In one embodiment, each current DAC 232 provides the first luminance current Igrs1 to each pixel circuit 22 in at least one column. In another embodiment, each current DAC 232 provides the first luminance current Igrs1 to each pixel circuit 22 in a single column. In another embodiment, two or three current DACs 232 provide the first luminance current Igrs1 to each pixel circuit 22 in a single column. The current DAC 232 can be a programmable circuit, capable of driving a single column or plural columns. The implementation of the current DAC 232 is well known to those skilled in the art and will not be elaborated here. In one embodiment, a single reference current source 231 supplies the reference current Is to plural current DACs 232.
FIG. 4 shows a schematic diagram of the pixel circuit of an electroluminescence displayer according to an embodiment of the present invention.

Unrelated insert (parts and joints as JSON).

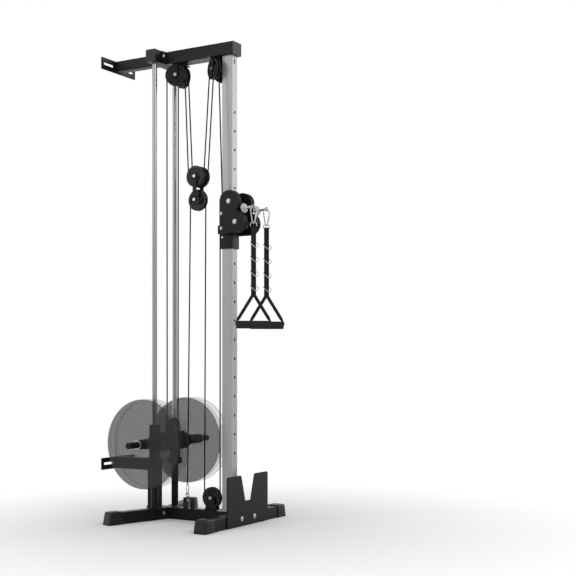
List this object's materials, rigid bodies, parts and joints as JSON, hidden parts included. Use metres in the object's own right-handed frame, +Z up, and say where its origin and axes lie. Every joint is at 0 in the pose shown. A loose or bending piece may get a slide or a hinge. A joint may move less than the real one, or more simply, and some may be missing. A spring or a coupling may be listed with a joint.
{
  "type": "wall-mounted cable machine",
  "caption": "Wall-mounted cable machine: perforated upright with a pinned pulley trolley and two strap handles, guide rods, plate-loaded carriage, cables and pulleys",
  "frame": {"origin": "on the floor under the middle of the upright's front face, on the plane of symmetry", "axes": "+Z up, +Y towards the wall, +X to the right of someone who faces the machine"},
  "size_m": [0.7328, 0.9725, 2.4],
  "materials": {
    "black_frame": "satin black powder coat",
    "grey_upright": "silver-grey coat, satin",
    "bright_rod": "bright plated",
    "steel_fastener": "zinc plated",
    "pulley": "black nylon with a steel bearing",
    "cap_plastic": "matt black plastic",
    "slide_plastic": "smooth black plastic",
    "bumper_rubber": "matt rubber",
    "cable": "black sheath on a steel core",
    "webbing": "woven black webbing",
    "grip_foam": "fine foam",
    "plate_grey": "smooth grey, lightly see-through"
  },
  "bodies": {
    "frame": {"upright": "grey_upright", "top_beam": "black_frame", "top_crossbar": "black_frame", "upper_wall_bracket": "black_frame", "lower_wall_bracket": "black_frame", "base_beam": "black_frame", "rear_legs": "black_frame", "front_foot": "black_frame", "foot_plate": "black_frame", "end_caps": "cap_plastic", "guide_rods": "bright_rod", "rod_standoffs": "black_frame", "rubber_bumpers": "bumper_rubber", "rear_pulley_hanger": "black_frame", "front_pulley_hanger": "black_frame", "base_pulley_bracket": "black_frame", "frame_fasteners": "steel_fastener", "anchor_carabiner": "steel_fastener", "cable_frame_wraps": "cable", "cable_trolley_strands": "cable", "cable_block_strands": "cable", "cable_carriage_strands": "cable", "cable_lower_block_strands": "cable", "cable_lower_trolley_strand": "cable"},
    "near_rear_top_wheel": {"near_rear_top_pulley": "pulley"},
    "far_rear_top_wheel": {"far_rear_top_pulley": "pulley"},
    "near_front_top_wheel": {"near_front_top_pulley": "pulley"},
    "far_front_top_wheel": {"far_front_top_pulley": "pulley"},
    "base_wheel": {"base_pulley": "pulley"},
    "block": {"block_cheeks": "black_frame", "block_axles": "steel_fastener", "block_cable_wraps": "cable"},
    "block_upper_wheels": {"block_upper_pulleys": "pulley"},
    "block_lower_wheel": {"block_lower_pulley": "pulley"},
    "trolley": {"trolley_collar": "black_frame", "trolley_liners": "slide_plastic", "trolley_cheeks": "black_frame", "trolley_bolts": "steel_fastener", "trolley_cable_wraps": "cable", "selector_spring": "steel_fastener"},
    "trolley_upper_wheels": {"trolley_upper_pulleys": "pulley"},
    "trolley_lower_wheels": {"trolley_lower_pulleys": "pulley"},
    "selector": {"selector_pin": "steel_fastener"},
    "carriage": {"carriage_frame": "black_frame", "guide_bushings": "slide_plastic", "peg_adapters": "slide_plastic", "carriage_fasteners": "steel_fastener", "carriage_cable_wrap": "cable"},
    "carriage_wheel": {"carriage_pulley": "pulley"},
    "near_weights": {"near_plates": "plate_grey"},
    "far_weights": {"far_plates": "plate_grey"},
    "near_end": {"near_cable_end": "steel_fastener"},
    "far_end": {"far_cable_end": "steel_fastener"},
    "near_clip": {"near_carabiner": "steel_fastener"},
    "far_clip": {"far_carabiner": "steel_fastener"},
    "near_handle": {"near_strap": "webbing"},
    "far_handle": {"far_strap": "webbing"},
    "near_grip_body": {"near_grip": "grip_foam"},
    "far_grip_body": {"far_grip": "grip_foam"}
  },
  "joints": [
    {"name": "trolley_slide", "type": "slide", "parent": "frame", "child": "trolley", "axis": [0, 0, 1], "range_m": [-0.6615, 0.567], "deforming": ["cable_trolley_strands", "cable_lower_trolley_strand"]},
    {"name": "block_slide", "type": "slide", "parent": "frame", "child": "block", "axis": [0, 0, 1], "range_m": [-0.2836, 0.3308], "deforming": ["cable_block_strands", "cable_lower_block_strands"]},
    {"name": "carriage_slide", "type": "slide", "parent": "frame", "child": "carriage", "axis": [0, 0, 1], "range_m": [0, 1.5], "deforming": ["cable_carriage_strands"]},
    {"name": "selector_pull", "type": "slide", "parent": "trolley", "child": "selector", "axis": [0, -1, 0], "range_m": [-0.014, 0]},
    {"name": "near_pull", "type": "slide", "parent": "trolley", "child": "near_end", "axis": [0, -0.9945, 0.1045], "range_m": [0, 1.5]},
    {"name": "near_clip_swing", "type": "hinge", "parent": "near_end", "child": "near_clip", "pos_m": [-0.0605, -0.149, 1.56448], "axis": [-0.9744, 0.225, 0], "range_deg": [-3, 25]},
    {"name": "near_handle_swing", "type": "hinge", "parent": "near_clip", "child": "near_handle", "pos_m": [-0.0605, -0.149, 1.48878], "axis": [0.5592, -0.829, 0], "range_deg": [-25, 4]},
    {"name": "near_grip_turn", "type": "hinge", "parent": "near_handle", "child": "near_grip_body", "pos_m": [-0.0605, -0.149, 0.98978], "axis": [0.5592, -0.829, 0], "continuous": true},
    {"name": "far_pull", "type": "slide", "parent": "trolley", "child": "far_end", "axis": [0, -0.9945, 0.1045], "range_m": [0, 1.5]},
    {"name": "far_clip_swing", "type": "hinge", "parent": "far_end", "child": "far_clip", "pos_m": [0.0605, -0.149, 1.56448], "axis": [-0.9744, 0.225, 0], "range_deg": [-1, 8]},
    {"name": "far_handle_swing", "type": "hinge", "parent": "far_clip", "child": "far_handle", "pos_m": [0.0605, -0.149, 1.48878], "axis": [0.5592, -0.829, 0], "range_deg": [-7, 25]},
    {"name": "far_grip_turn", "type": "hinge", "parent": "far_handle", "child": "far_grip_body", "pos_m": [0.0605, -0.149, 0.98978], "axis": [0.5592, -0.829, 0], "continuous": true},
    {"name": "near_rear_top_turn", "type": "hinge", "parent": "frame", "child": "near_rear_top_wheel", "pos_m": [-0.0325, 0.338, 2.274], "axis": [0.9342, 0.3567, 0], "continuous": true},
    {"name": "near_front_top_turn", "type": "hinge", "parent": "frame", "child": "near_front_top_wheel", "pos_m": [-0.039, 0.097, 2.274], "axis": [0.8902, -0.4555, 0], "continuous": true},
    {"name": "far_rear_top_turn", "type": "hinge", "parent": "frame", "child": "far_rear_top_wheel", "pos_m": [0.0325, 0.338, 2.274], "axis": [0.9342, -0.3567, 0], "continuous": true},
    {"name": "far_front_top_turn", "type": "hinge", "parent": "frame", "child": "far_front_top_wheel", "pos_m": [0.039, 0.097, 2.274], "axis": [0.8902, 0.4555, 0], "continuous": true},
    {"name": "base_turn", "type": "hinge", "parent": "frame", "child": "base_wheel", "pos_m": [0, 0.135, 0.122], "axis": [1, 0, 0], "continuous": true},
    {"name": "block_upper_turn", "type": "hinge", "parent": "block", "child": "block_upper_wheels", "pos_m": [0, 0.222, 1.749], "axis": [1, 0, 0], "continuous": true},
    {"name": "block_lower_turn", "type": "hinge", "parent": "block", "child": "block_lower_wheel", "pos_m": [0, 0.222, 1.63], "axis": [1, 0, 0], "continuous": true},
    {"name": "trolley_upper_turn", "type": "hinge", "parent": "trolley", "child": "trolley_upper_wheels", "pos_m": [0, -0.014, 1.6], "axis": [1, 0, 0], "continuous": true},
    {"name": "trolley_lower_turn", "type": "hinge", "parent": "trolley", "child": "trolley_lower_wheels", "pos_m": [0, -0.05, 1.497], "axis": [1, 0, 0], "continuous": true},
    {"name": "carriage_wheel_turn", "type": "hinge", "parent": "carriage", "child": "carriage_wheel", "pos_m": [0, 0.38214, 0.465], "axis": [0, 1, 0], "continuous": true},
    {"name": "near_weights_slide", "type": "slide", "parent": "carriage", "child": "near_weights", "axis": [-1, 0, 0], "range_m": [0, 0.207]},
    {"name": "far_weights_slide", "type": "slide", "parent": "carriage", "child": "far_weights", "axis": [1, 0, 0], "range_m": [0, 0.207]}
  ],
  "couplings": [
    {"joint": "block_slide", "follows": "trolley_slide", "ratio": -0.5},
    {"joint": "near_pull", "follows": "carriage_slide", "ratio": 1},
    {"joint": "far_pull", "follows": "carriage_slide", "ratio": 1},
    {"joint": "near_rear_top_turn", "follows": "carriage_slide", "rad_per_m": 21.164},
    {"joint": "near_front_top_turn", "follows": "carriage_slide", "rad_per_m": 21.164},
    {"joint": "far_rear_top_turn", "follows": "carriage_slide", "rad_per_m": 21.164},
    {"joint": "far_front_top_turn", "follows": "carriage_slide", "rad_per_m": 21.164},
    {"joint": "block_upper_turn", "follows": "carriage_slide", "rad_per_m": -21.164},
    {"joint": "trolley_upper_turn", "follows": "carriage_slide", "rad_per_m": -21.164},
    {"joint": "base_turn", "follows": "trolley_slide", "rad_per_m": -21.164},
    {"joint": "block_lower_turn", "follows": "trolley_slide", "rad_per_m": 10.582}
  ]
}
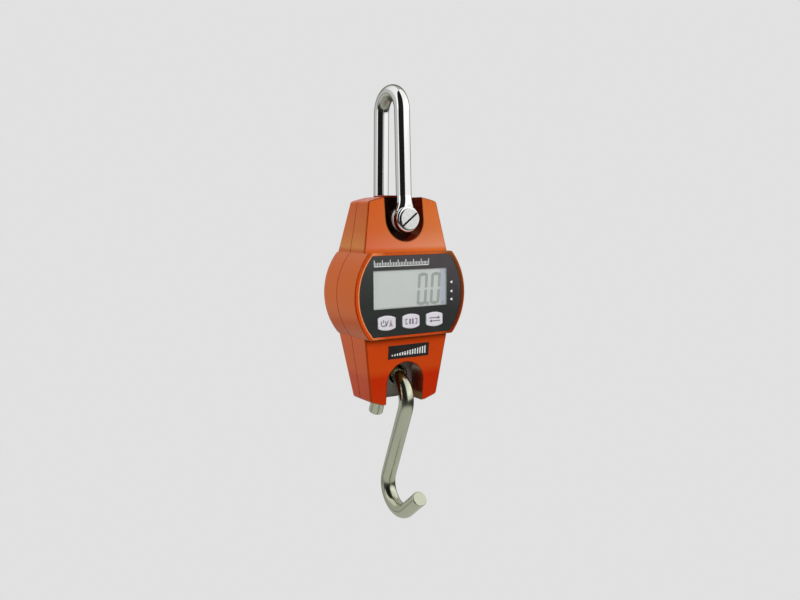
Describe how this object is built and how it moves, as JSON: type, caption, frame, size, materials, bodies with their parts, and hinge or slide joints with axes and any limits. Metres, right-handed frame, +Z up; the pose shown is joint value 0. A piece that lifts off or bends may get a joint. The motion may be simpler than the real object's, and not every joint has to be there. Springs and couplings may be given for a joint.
{
  "type": "hanging scale",
  "caption": "Hand-sized electronic hanging scale: round-bar shackle on a slotted pin, orange two-shell housing with a round display face and keys, S-shaped load hook.",
  "frame": {"origin": "inside top of the shackle's round end, where the scale is hung up", "axes": "+Z up along the line of pull, the display faces -Y, +X to the right seen from the front"},
  "size_m": [0.07, 0.0532, 0.2411],
  "materials": {
    "chromed_bar": "mirror polished",
    "zinc_steel": "zinc plated",
    "hook_steel": "polished stainless",
    "orange_shell": "gloss, orange",
    "black_panel": "satin, charcoal",
    "clear_window": "clear",
    "display_glass": "grey-green, reflective display",
    "white_plastic": "satin, white",
    "white_key": "satin, off-white",
    "grey_rubber": "matte",
    "green_board": "solder mask",
    "black_plastic": "moulded",
    "cell_metal": "machined",
    "gauge_film": "film",
    "nickel_plate": "nickel plated",
    "cell_jacket": "plain jacket"
  },
  "bodies": {
    "shackle": {"shackle": "chromed_bar", "shackle_pin": "chromed_bar", "pin_nut": "zinc_steel", "pin_spacer_front": "zinc_steel", "pin_spacer_rear": "zinc_steel"},
    "scale_body": {"front_housing": "orange_shell", "rear_housing": "orange_shell", "front_panel": "black_panel", "display_window": "clear_window", "load_cell": "cell_metal", "lcd_glass": "display_glass", "lcd_reflector": "white_plastic", "lcd_connector_upper": "grey_rubber", "lcd_connector_lower": "grey_rubber", "main_board": "green_board", "controller_chip": "black_plastic", "cell_plug": "white_plastic", "power_switch": "black_plastic", "hold_switch": "black_plastic", "unit_switch": "black_plastic", "strain_gauge_left": "gauge_film", "strain_gauge_right": "gauge_film", "cell_screw_1": "zinc_steel", "cell_screw_2": "zinc_steel", "board_screw_1": "zinc_steel", "board_screw_2": "zinc_steel", "board_screw_3": "zinc_steel", "board_screw_4": "zinc_steel", "housing_screw_1": "zinc_steel", "housing_screw_2": "zinc_steel", "housing_screw_3": "zinc_steel", "housing_screw_4": "zinc_steel", "battery_tray": "black_plastic", "battery_contact_left": "nickel_plate", "battery_contact_right": "nickel_plate", "battery_cell_1": "cell_jacket", "battery_cell_2": "cell_jacket", "battery_cell_3": "cell_jacket", "battery_spring_1": "nickel_plate", "battery_spring_2": "nickel_plate", "battery_spring_3": "nickel_plate"},
    "battery_cover": {"battery_cover": "orange_shell"},
    "power_key": {"power_key": "white_key"},
    "hold_key": {"hold_key": "white_key"},
    "unit_key": {"unit_key": "white_key"},
    "hook_bush": {"hook_bush": "hook_steel"},
    "load_hook": {"load_hook": "hook_steel"}
  },
  "joints": [
    {"name": "scale_swing", "type": "hinge", "parent": "shackle", "child": "scale_body", "pos_m": [0, 0, -0.0643], "axis": [0, 1, 0], "range_deg": [-25, 25]},
    {"name": "hook_swing", "type": "hinge", "parent": "scale_body", "child": "hook_bush", "pos_m": [0, 0, -0.1507], "axis": [0, 1, 0], "range_deg": [-22, 22]},
    {"name": "hook_rock", "type": "hinge", "parent": "hook_bush", "child": "load_hook", "pos_m": [0, 0, -0.1642], "axis": [1, 0, 0], "range_deg": [-15, 15]},
    {"name": "power_key_press", "type": "slide", "parent": "scale_body", "child": "power_key", "axis": [0, 1, 0], "range_m": [0, 0.0005], "stiffness_N_per_m": 1500},
    {"name": "hold_key_press", "type": "slide", "parent": "scale_body", "child": "hold_key", "axis": [0, 1, 0], "range_m": [0, 0.0005], "stiffness_N_per_m": 1500},
    {"name": "unit_key_press", "type": "slide", "parent": "scale_body", "child": "unit_key", "axis": [0, 1, 0], "range_m": [0, 0.0005], "stiffness_N_per_m": 1500},
    {"name": "cover_slide", "type": "slide", "parent": "scale_body", "child": "battery_cover", "axis": [0, 1, 0], "range_m": [0, 0.012]}
  ]
}
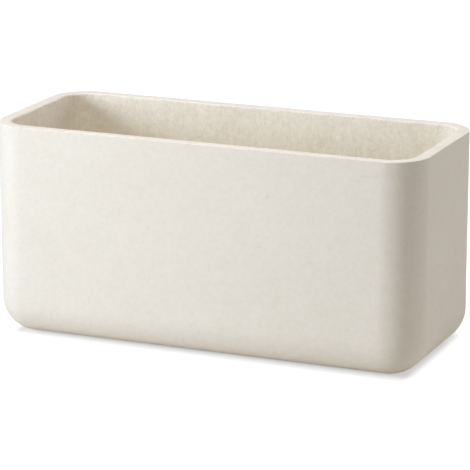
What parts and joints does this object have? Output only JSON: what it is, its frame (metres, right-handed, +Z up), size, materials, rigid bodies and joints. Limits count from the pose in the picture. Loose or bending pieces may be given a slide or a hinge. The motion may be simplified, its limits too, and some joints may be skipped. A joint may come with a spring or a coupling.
{
  "type": "planter pot",
  "caption": "Rectangular trough planter with rounded corners and a rolled base edge, open at the top, with pull-out rubber drain stoppers and thin foot pads.",
  "frame": {"origin": "on the ground, under the middle of the trough", "axes": "+X along the trough to its right end, +Y across it to the back, +Z up; the front is the long face at -Y"},
  "size_m": [0.6, 0.25, 0.289],
  "materials": {
    "fibre_cement": "matte off-white moulded fibre cement, fine pits along the rim and a rougher inside",
    "stopper_rubber": "satin moulded rubber",
    "pad_rubber": "matte rubber sheet"
  },
  "bodies": {
    "trough": {"trough_shell": "fibre_cement", "foot_pad_left_front": "pad_rubber", "foot_pad_left_back": "pad_rubber", "foot_pad_right_front": "pad_rubber", "foot_pad_right_back": "pad_rubber"},
    "stopper_left": {"drain_stopper_left": "stopper_rubber"},
    "stopper_right": {"drain_stopper_right": "stopper_rubber"}
  },
  "joints": [
    {"name": "stopper_left_pull", "type": "slide", "parent": "trough", "child": "stopper_left", "axis": [0, 0, 1], "range_m": [0, 0.3]},
    {"name": "stopper_right_pull", "type": "slide", "parent": "trough", "child": "stopper_right", "axis": [0, 0, 1], "range_m": [0, 0.3]}
  ]
}
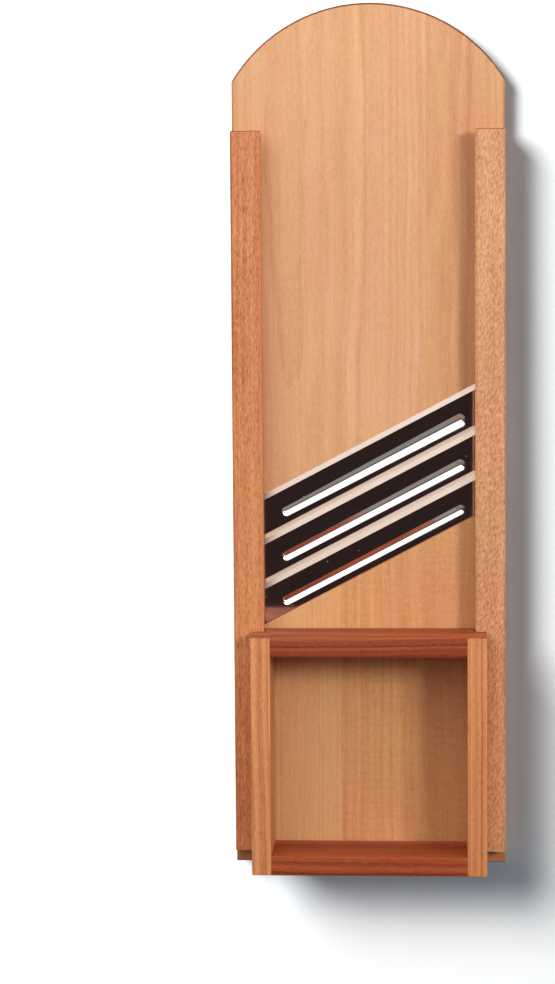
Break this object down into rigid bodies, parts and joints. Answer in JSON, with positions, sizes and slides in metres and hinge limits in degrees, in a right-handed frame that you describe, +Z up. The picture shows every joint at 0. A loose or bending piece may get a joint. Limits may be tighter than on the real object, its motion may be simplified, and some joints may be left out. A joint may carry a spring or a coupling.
{
  "type": "mandoline slicer",
  "caption": "Wooden cabbage slicer: long arched board with side rails, diagonal steel blades in its opening, and an open square finger-jointed box that slides along the rails.",
  "frame": {"origin": "on the underside of the board, in the middle of its length and width", "axes": "+X across the board, +Y along it towards the arched end, +Z up from the underside to the blades and the box"},
  "size_m": [0.172, 0.545, 0.06],
  "materials": {
    "board_beech": "planed, lightly oiled, satin",
    "rail_beech": "planed, lightly oiled, satin, with beech flecks",
    "box_light_beech": "planed, lightly oiled, satin",
    "box_red_beech": "planed, lightly oiled, satin, reddish heartwood",
    "blade_steel": "mirror-polished flats with a satin ground bevel",
    "screw_steel": "zinc-plated, satin"
  },
  "bodies": {
    "board": {"upper_wide_stave": "board_beech", "upper_narrow_stave": "board_beech", "lower_narrow_stave": "board_beech", "lower_wide_stave": "board_beech", "left_bridge": "board_beech", "right_bridge": "board_beech", "left_rail_base": "rail_beech", "right_rail_base": "rail_beech", "left_rail_cap": "rail_beech", "right_rail_cap": "rail_beech", "upper_blade": "blade_steel", "middle_blade": "blade_steel", "lower_blade": "blade_steel", "upper_blade_screws": "screw_steel", "middle_blade_screws": "screw_steel", "lower_blade_screws": "screw_steel", "left_rail_screws": "screw_steel", "right_rail_screws": "screw_steel"},
    "box": {"box_left_wall": "box_light_beech", "box_right_wall": "box_light_beech", "box_lower_wall": "box_red_beech", "box_upper_wall": "box_red_beech"}
  },
  "joints": [
    {"name": "box_slide", "type": "slide", "parent": "board", "child": "box", "axis": [0, 1, 0], "range_m": [-0.16, 0.312]}
  ]
}
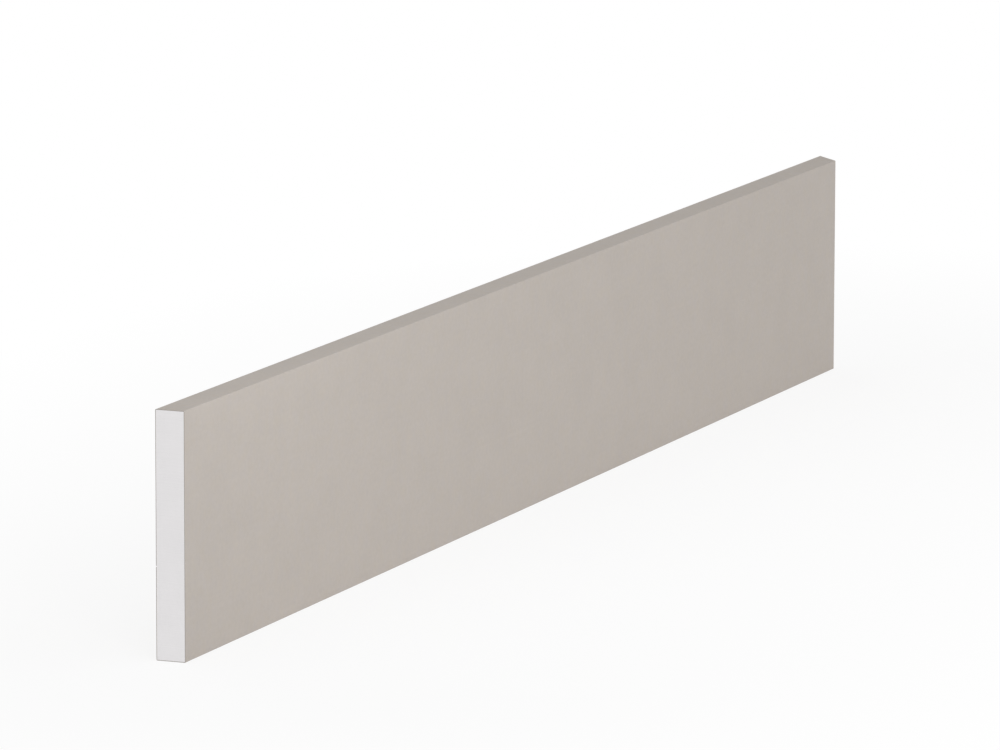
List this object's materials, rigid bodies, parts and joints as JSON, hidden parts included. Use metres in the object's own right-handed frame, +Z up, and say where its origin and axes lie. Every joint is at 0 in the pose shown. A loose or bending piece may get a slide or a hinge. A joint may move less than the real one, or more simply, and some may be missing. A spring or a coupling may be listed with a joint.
{
  "type": "skirting board",
  "caption": "Plain square-edged skirting board: a flat rectangular board wrapped in taupe decor foil over a light grey core, both ends sawn square.",
  "frame": {"origin": "middle of the long edge that stands on the floor, halfway between front and back", "axes": "+X along the board, +Y towards the wall behind it, +Z up; the face that the room sees looks towards -Y"},
  "size_m": [0.6, 0.01, 0.08],
  "materials": {
    "core": "matte",
    "foil": "satin"
  },
  "bodies": {
    "root": {"core_board": "core", "foil_wrap": "foil"}
  },
  "joints": []
}
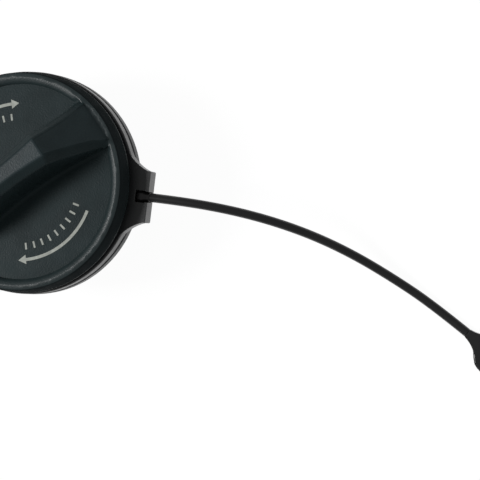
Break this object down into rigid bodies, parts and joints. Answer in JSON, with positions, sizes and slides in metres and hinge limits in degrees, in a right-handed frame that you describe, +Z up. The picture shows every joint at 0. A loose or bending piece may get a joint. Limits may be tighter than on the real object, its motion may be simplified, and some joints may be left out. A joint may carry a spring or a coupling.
{
  "type": "fuel filler cap",
  "caption": "Screw-in fuel filler cap with a waisted grip handle, ratchet drive, pressure and vacuum valves, and a loose ring carrying a moulded tether strap with an eyelet.",
  "frame": {"origin": "on the cap's axis at the open lower end of the stem", "axes": "+Z up the cap's axis to the grip, X along the grip's handle; the tether leaves at 42 degrees from +X towards -Y"},
  "size_m": [0.151, 0.1969, 0.0619],
  "materials": {
    "cover_plastic": "moulded nylon, dark grey with a cool tint, fine grain",
    "closure_plastic": "moulded acetal, dark grey, smooth",
    "tether_plastic": "moulded flexible polyester, dark grey, satin",
    "strap_plastic": "moulded flexible polyester, near black, glossy",
    "valve_plastic": "natural acetal, off-white",
    "drive_plastic": "natural acetal, off-white",
    "seal_rubber": "fluoroelastomer, black",
    "spring_steel": "drawn stainless wire",
    "plated_steel": "pressed plated sheet"
  },
  "bodies": {
    "closure": {"closure_body": "closure_plastic", "neck_gasket": "seal_rubber", "valve_retainer": "valve_plastic", "valve_housing": "valve_plastic", "housing_seal": "seal_rubber", "spring_cup": "plated_steel", "pressure_spring": "spring_steel"},
    "grip": {"grip_cover": "cover_plastic", "drive_ring": "drive_plastic"},
    "tether": {"tether_ring": "tether_plastic", "strap_head": "strap_plastic", "tether_strap": "strap_plastic", "strap_eyelet": "strap_plastic"},
    "pressure_valve": {"pressure_plate": "valve_plastic", "pressure_seal": "seal_rubber", "vacuum_spring": "spring_steel"},
    "vacuum_valve": {"vacuum_valve": "valve_plastic", "stem_clip": "plated_steel"}
  },
  "joints": [
    {"name": "grip_turn", "type": "hinge", "parent": "closure", "child": "grip", "pos_m": [0, 0, 0.0376], "axis": [0, 0, 1], "continuous": true},
    {"name": "tether_swivel", "type": "hinge", "parent": "closure", "child": "tether", "pos_m": [0, 0, 0.031], "axis": [0, 0, 1], "continuous": true},
    {"name": "pressure_lift", "type": "slide", "parent": "closure", "child": "pressure_valve", "axis": [0, 0, 1], "range_m": [0, 0.003], "stiffness_N_per_m": 250, "springref_m": -0.008, "deforming": ["pressure_spring"]},
    {"name": "vacuum_drop", "type": "slide", "parent": "pressure_valve", "child": "vacuum_valve", "axis": [0, 0, -1], "range_m": [0, 0.0014], "stiffness_N_per_m": 60, "springref_m": -0.005, "deforming": ["vacuum_spring"]}
  ]
}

As shown in FIG. 4, the pixel circuit 22 includes a transimpedance circuit 221, a transconductance circuit 222, and a display switch 223. The transimpedance circuit 221 converts the first luminance current Igrs1 to a holding voltage Vrm. The transconductance circuit 222 converts the holding voltage Vrm to a second luminance current Igrs2, wherein the second luminance current Igrs2 is positively correlated with the first luminance current Igrs1. The display switch 223 operates according to the corresponding display signal DIS to convert the second luminance current Igrs2 to the corresponding display current Idis, to supply the corresponding display current Idis to the corresponding light emitting device LED1.
In one embodiment, the second luminance current Igrs2 is proportional to the first luminance current Igrs1; in another embodiment, the second luminance current Igrs2 may be equal to the first luminance current Igrs1. According to the present invention, the first luminance current Igrs1 provided by the driver circuit is converted by the transimpedance circuit 221 and the transconductance circuit 222 to generate the second luminance current Igrs2 that is positively correlated with the first luminance current Igrs1. Compared to the voltage control manner of the prior art, the current control manner of the present invention can reduce the overall circuit area and precisely control the luminance and resolution of the light emitting devices LED1.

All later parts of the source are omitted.